> _STATED TASK_
Using the records below, count the lines with "code" in them. Give the number only.

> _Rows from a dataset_
____
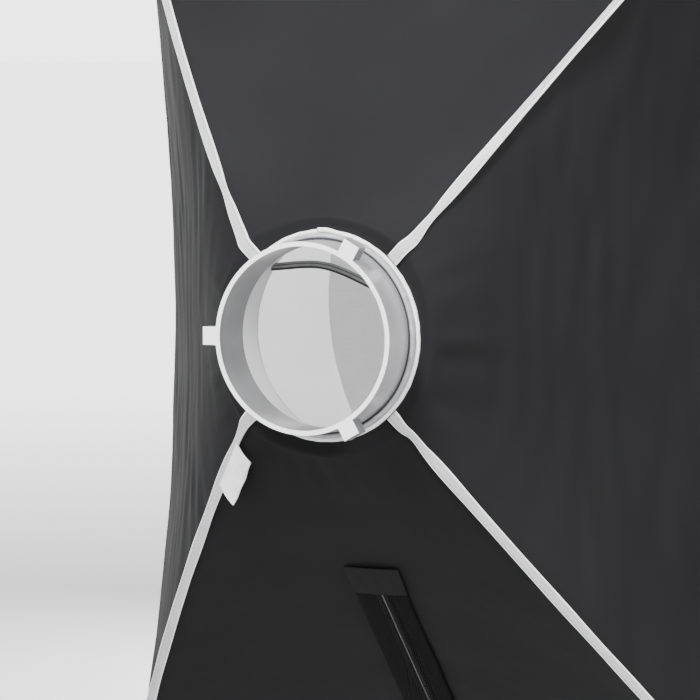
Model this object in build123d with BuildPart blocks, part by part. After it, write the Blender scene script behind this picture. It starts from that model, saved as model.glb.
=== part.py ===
"""Rectangular photographic softbox with a turning bayonet speed ring and folding ribs.

Millimetres, +Z up. The origin is on the optical axis, in the plane of the fabric collar at the back.
Light leaves along +Y, and the bayonet tube points to -Y. +X is to the right, seen from behind.
Each corner of the softbox is a quadrant, given by the signs of its X and Z.
"""
from build123d import *
from math import sqrt
import os

os.makedirs("parts", exist_ok=True)

# ---- Driving dimensions -------------------------------------------------------------------------
# Bayonet tube
tube_radius = 49.0
tube_bore_radius = 46.6
tube_rear = -26.3
tube_front = -0.7
lug_angles = (180.0, 60.0, -60.0)
lug_width = 9.3
lug_height = 7.2
lug_depth = 8.0
lug_root = 0.5
flange_radius = 50.2
flange_thickness = 2.1

# Hub, a cup that turns on the tube and carries the ribs
running_gap = 0.05
side_gap = 0.25
hub_lip_rear = -4.2
hub_lip_chamfer = 0.6
hub_neck_radius = 51.7
hub_face = 0.5
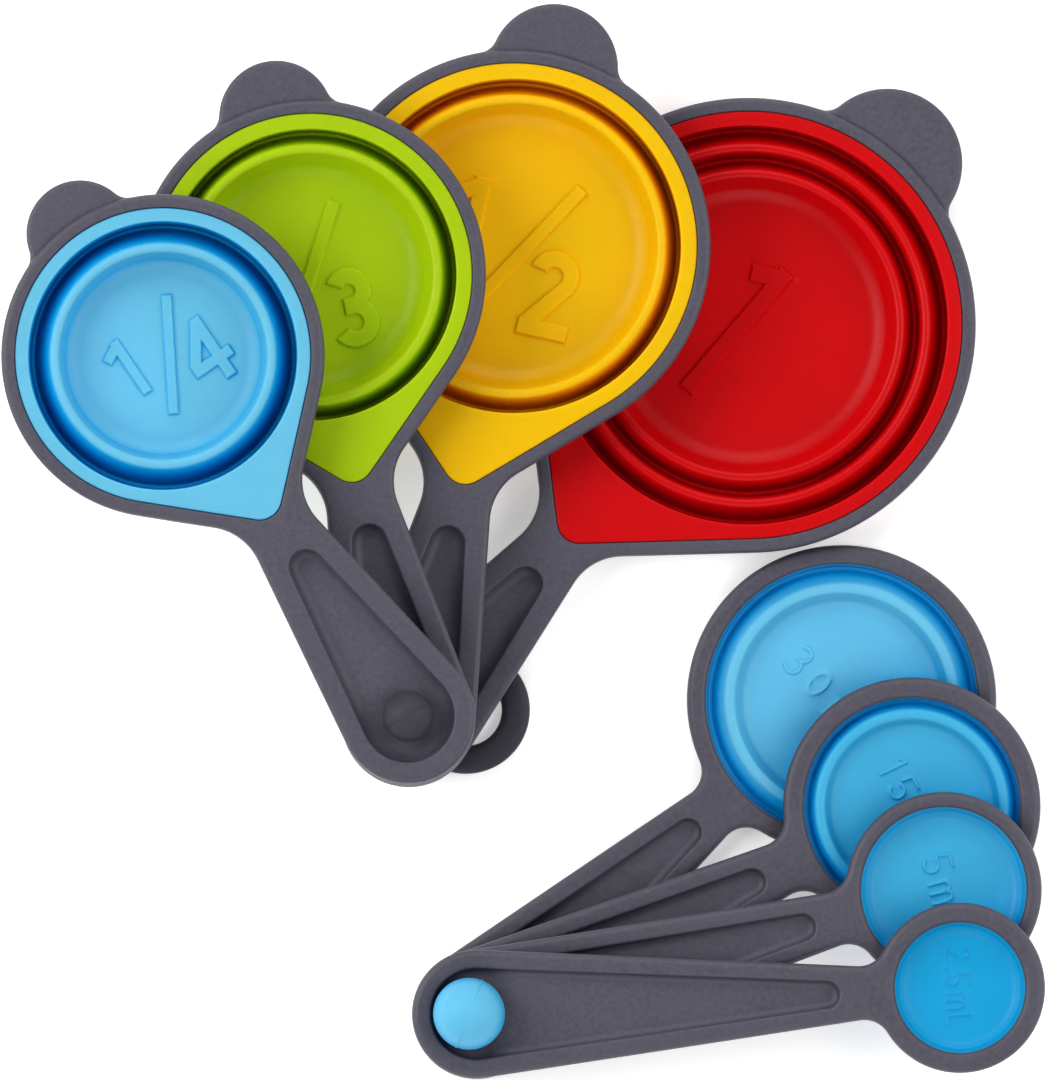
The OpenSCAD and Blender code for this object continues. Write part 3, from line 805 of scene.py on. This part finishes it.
def marking(reach, parts, height):
    """Raised relief of a marking: parts are shapes in reading coordinates, right and up"""
    shape = union([part[0] for part in parts])

    def field(p):
        reading = np.stack([-p[:, 1], p[:, 0] - reach], 1)
        return shape(reading)

    levels = (0.0, 0.25, 0.5, 0.75, 1.0)
    pts = []
    for _, (x0, y0, x1, y1) in parts:
        u, v = np.meshgrid(np.arange(x0, x1, MARK_GRID), np.arange(y0, y1, MARK_GRID))
        pts.append(np.stack([v.ravel() + reach, -u.ravel()], 1))
    pts = np.concatenate(pts)
    d = field(pts)
    eps = 0.01
    gx = (field(pts + [eps, 0]) - field(pts - [eps, 0])) / (2 * eps)
    gy = (field(pts + [0, eps]) - field(pts - [0, eps])) / (2 * eps)
    out = []
    for level in levels:
        at = -MARK_EDGE * level
        near = np.abs(d - at) < 0.16
        q = pts[near] - np.stack([gx[near], gy[near]], 1) * (d[near] - at)[:, None]
        q = q[np.abs(field(q) - at) < 0.01]
        out.append(thin(q, 0.2, []))

    def relief(p):
        t = np.clip(-field(p) / MARK_EDGE, 0, 1)
        return height * t * t * (3 - 2 * t)
    return {"points": out, "height": relief}


def part(c, x, y, size, weight=0.155):
    """One glyph and the box round it"""
    half = size * 0.56
    return moved(glyph(c, weight), x, y, size), (x - half, y - half, x + half, y + half)


def slash(a, b, w):
    lo = np.minimum(a, b) - w
    hi = np.maximum(a, b) + w
    return bar(a, b, w), (lo[0], lo[1], hi[0], hi[1])


# ---- pins

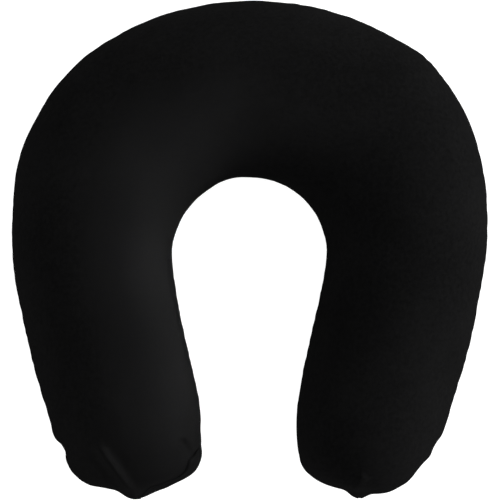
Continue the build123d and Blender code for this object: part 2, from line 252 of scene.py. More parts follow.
____
> _OUTPUT_
2